China recently also launched reforms on Delivery Versus Payment (DVP), a global practice under which the settlement of stocks and cash occurs simultaneously.

To some extent, those measures are in line with China's policy direction of systematically opening up the financial sector over recent years, with a number of financial opening measures being rolled out ranging from expanding quotas for the stock link program to scrapping restrictions of the Qualified Foreign Institutional Investor system. 

"The message that China has delivered to foreign capital is very clear: China is continuing to implement two-way opening to smooth the channels through which foreign capital enters China," Dong said. 

Under China's consistent efforts to advance financial opening-up, the appeal of China's financial assets is becoming a source of attraction for foreign investors and overseas capital's participation in mainland markets. According to data provided by the China Central Depository & Clearing Co, the settlement volume of overseas institutions participating in domestic bond transactions through CIBM Direct and Bond Connect increased by 56.73 percent and 48.84 percent in November compared with October. 

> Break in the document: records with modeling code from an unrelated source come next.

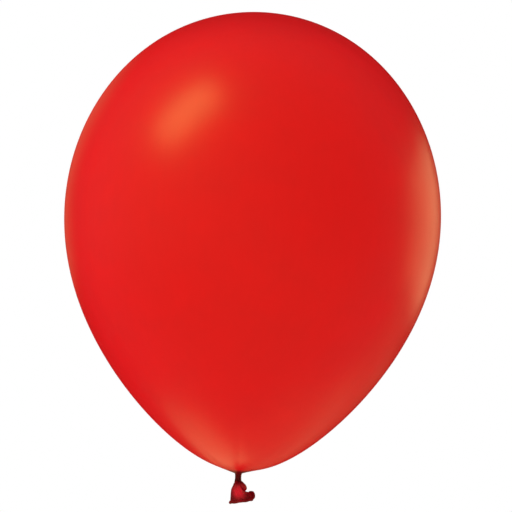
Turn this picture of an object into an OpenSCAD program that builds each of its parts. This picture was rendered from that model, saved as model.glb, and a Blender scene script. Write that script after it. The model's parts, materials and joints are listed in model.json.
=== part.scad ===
// Inflated latex party balloon, tied off with an overhand knot.
// Millimetres, +Z up. The origin is the middle of the gathered throat, where a ribbon is tied:
// the inflated skin stands above it, and the neck, the knot and the loose mouth hang below it.
// The rubber below the throat bends. Its three flex points are modelled as ball ends in sockets.

/* [Inflated skin] */
// Widest width of the inflated skin
belly_w = 300; // [240:1:340]
// Height of the inflated skin, from its lowest point to its crown
skin_h = 366; // [300:1:430]
// Thickness of the film
skin_t = 0.3; // [0.3:0.05:0.6]
// How much fuller the crown end is than the throat end
pear = 0.13; // [0.05:0.01:0.2]
// How much both ends are narrowed
slim = 0.11; // [0:0.01:0.2]
// How far the widest place is carried up towards the crown
shoulder = 0.065; // [0:0.005:0.1]
// How far the belly's axis stands to the right of the tie
belly_x = 3; // [-5:0.5:5]

/* [Throat and neck] */
// Diameter of the drawn-out neck
neck_d = 5.2; // [4.4:0.1:6.5]
// Length of the neck between its two flex points
neck_l = 2.4; // [1.8:0.1:4]
// Height of the groove round the throat, which takes a ribbon
tie_l = 1.6; // [1.2:0.1:3]
// Depth of that groove
tie_groove = 0.4; // [0.2:0.05:0.5]
// Height of the gathered rubber that plugs the skin
plug_h = 1.4; // [1:0.1:3]
// Thickness of the gathered rubber round a socket's rim
gather_t = 0.9; // [0.7:0.1:1.5]
// How much wider than the neck its ball ends are
ball_swell = 0.3; // [0.2:0.05:0.6]
// Gap between two pieces that bend against each other
gap = 0.3; // [0.2:0.05:0.4]

/* [Overhand knot] */
// Height of the knot's core
core_h = 7.2; // [6:0.1:10]
// How far the core bulges out past its two ends
core_bulge = 0.4; // [0.2:0.1:2]
// Thickness of the strand that is wrapped round the core
turn_d = 4; // [3:0.1:5]
// Share of that strand that is pressed into the core
turn_sink = 0.2; // [0.1:0.05:0.4]
// How far that turn sits below the core's middle
turn_drop = 0.8; // [0:0.1:1]
// How far that turn leans
turn_tilt = 12; // [0:1:16]

/* [Loose mouth] */
// Height of the flared tail, from its flex point to the middle of the mouth
tail_h = 7.6; // [6:0.1:10]
// Thickness of the tail's wall
tail_t = 0.5; // [0.4:0.05:0.8]
// Width of the flattened mouth, at the middle of the lip
mouth_w = 18; // [14:0.5:24]
// Depth of the flattened mouth, at the middle of the lip
mouth_d = 9.5; // [8:0.5:14]
// How far the mouth hangs to the right of the tie
mouth_x = 3.5; // [-4:0.5:4]
// How steeply the mouth rises to the right
mouth_tilt = 10; // [0:1:15]
// How far the right end of the mouth curls up
mouth_curl = 2.5; // [0:0.1:3]
// Diameter of the rolled lip
lip_d = 2.4; // [1.8:0.1:3.2]

/* [Hidden] */

latex_red = [0.86, 0.10, 0.10];
thick_latex_red = [0.55, 0.02, 0.05];
turn_fn = 96;
skin_steps = 72;

// Radius of a ball end and of the socket round it
ball_r = (neck_d + ball_swell) / 2;
socket_r = ball_r + gap;
// How far the socket's rim stands off the ball's centre, as a share of the ball's radius and in mm
rim_share = 0.45;
rim_drop = rim_share * ball_r;
// Radius of the rim inside and outside, and of the knot's core at its middle
rim_r = sqrt(socket_r * socket_r - rim_drop * rim_drop);
end_r = rim_r + gather_t;
core_r = end_r + core_bulge;

// Heights from the tie downwards: the skin's lowest point, the throat's rim, the flex point that
// sways, the one that nods, the middle of the knot, and the flex point that flops
skin_z = tie_l / 2;
throat_z = -tie_l / 2;
sway_z = throat_z - rim_drop;
nod_z = sway_z - neck_l;
core_z = nod_z - rim_drop - core_h / 2;
flop_z = core_z - core_h / 2 - rim_drop;

// ---- Inflated skin ----

// Half width of the skin at s, from -1 at its lowest point to 1 at the crown, before it is scaled
function fullness(s) = sqrt(1 - s * s) * (1 + pear * s - slim * s * s + shoulder * s * s * s);
fullest = max([for (i = [0:skin_steps]) fullness(-cos(180 * i / skin_steps))]);

// Outline of a skin of width w and height h whose middle is at the height z
function skin_outline(w, h, z) = [
    for (i = [0:skin_steps])
        let (s = -cos(180 * i / skin_steps))
            [i % skin_steps == 0 ? 0 : w / 2 * fullness(s) / fullest, z + h / 2 * s]
];

module envelope() {
    middle_z = skin_z + skin_h / 2;
    color(latex_red)
        difference() {
            translate([belly_x, 0, 0])
                rotate_extrude($fn = turn_fn)
                    difference() {
                        polygon(skin_outline(belly_w, skin_h, middle_z));
                        polygon(skin_outline(belly_w - 2 * skin_t, skin_h - 2 * skin_t, middle_z));
                    }
            cylinder(h = skin_z + plug_h, r = end_r, $fn = turn_fn);
        }
}

// ---- Throat and neck ----

// The skin gathered into a ring: it plugs the skin's hole, narrows to the groove for a ribbon,
// and ends in the socket that the neck's upper ball turns in.
module throat() {
    groove_r = (tie_l * tie_l / 4 + tie_groove * tie_groove) / (2 * tie_groove);
    color(latex_red)
        difference() {
            rotate_extrude($fn = turn_fn)
                difference() {
                    translate([0, throat_z])
                        square([end_r, tie_l + plug_h]);
                    translate([end_r - tie_groove + groove_r, 0])
                        circle(r = groove_r, $fn = turn_fn);
                }
            translate([0, 0, sway_z])
                sphere(r = socket_r, $fn = turn_fn);
        }
}

module neck() {
    color(thick_latex_red)
        union() {
            for (z = [sway_z, nod_z])
                translate([0, 0, z])
                    sphere(r = ball_r, $fn = turn_fn);
            translate([0, 0, nod_z])
                cylinder(h = neck_l, r = neck_d / 2, $fn = turn_fn);
        }
}

// ---- Overhand knot ----

// The strand that runs down through the knot, a barrel with a socket in each end
module knot_barrel() {
    side_r = (core_h * core_h / 4 + core_bulge * core_bulge) / (2 * core_bulge);
    translate([0, 0, core_z])
        rotate_extrude($fn = turn_fn)
            intersection() {
                translate([0, -core_h / 2])
                    square([core_r, core_h]);
                translate([core_r - side_r, 0])
                    circle(r = side_r, $fn = 2 * turn_fn);
            }
}

module knot_core() {
    color(thick_latex_red)
        difference() {
            knot_barrel();
            for (z = [nod_z, flop_z])
                translate([0, 0, z])
                    sphere(r = socket_r, $fn = turn_fn);
        }
}

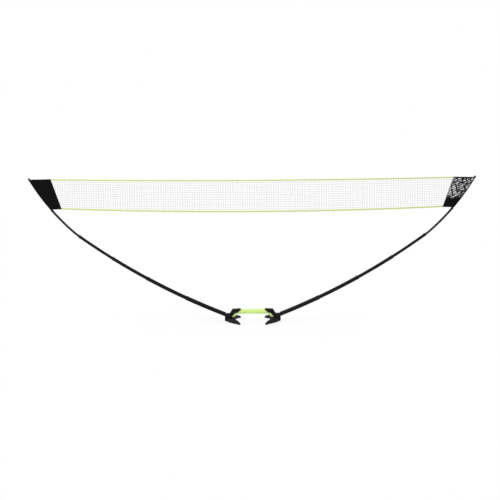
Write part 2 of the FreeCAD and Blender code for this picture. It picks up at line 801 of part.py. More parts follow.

Meanwhile, more and more foreign financial companies have laid out plans or actions to invest in mainland's financial market. For example, the Standard Chartered Hong Kong has applied for a brokerage license from mainland authorities, to which China's securities regulators have consented.

Yang predicted that China would continue to roll out policies to open up its financial sector in the year of 2023, still focusing on opening up the bond market further by facilitating the inflow of foreign capital. 

He also predicted that more international rating agencies may include mainland bond market into their international bond indices in 2023, so that China's bond market will better integrate into the international environment.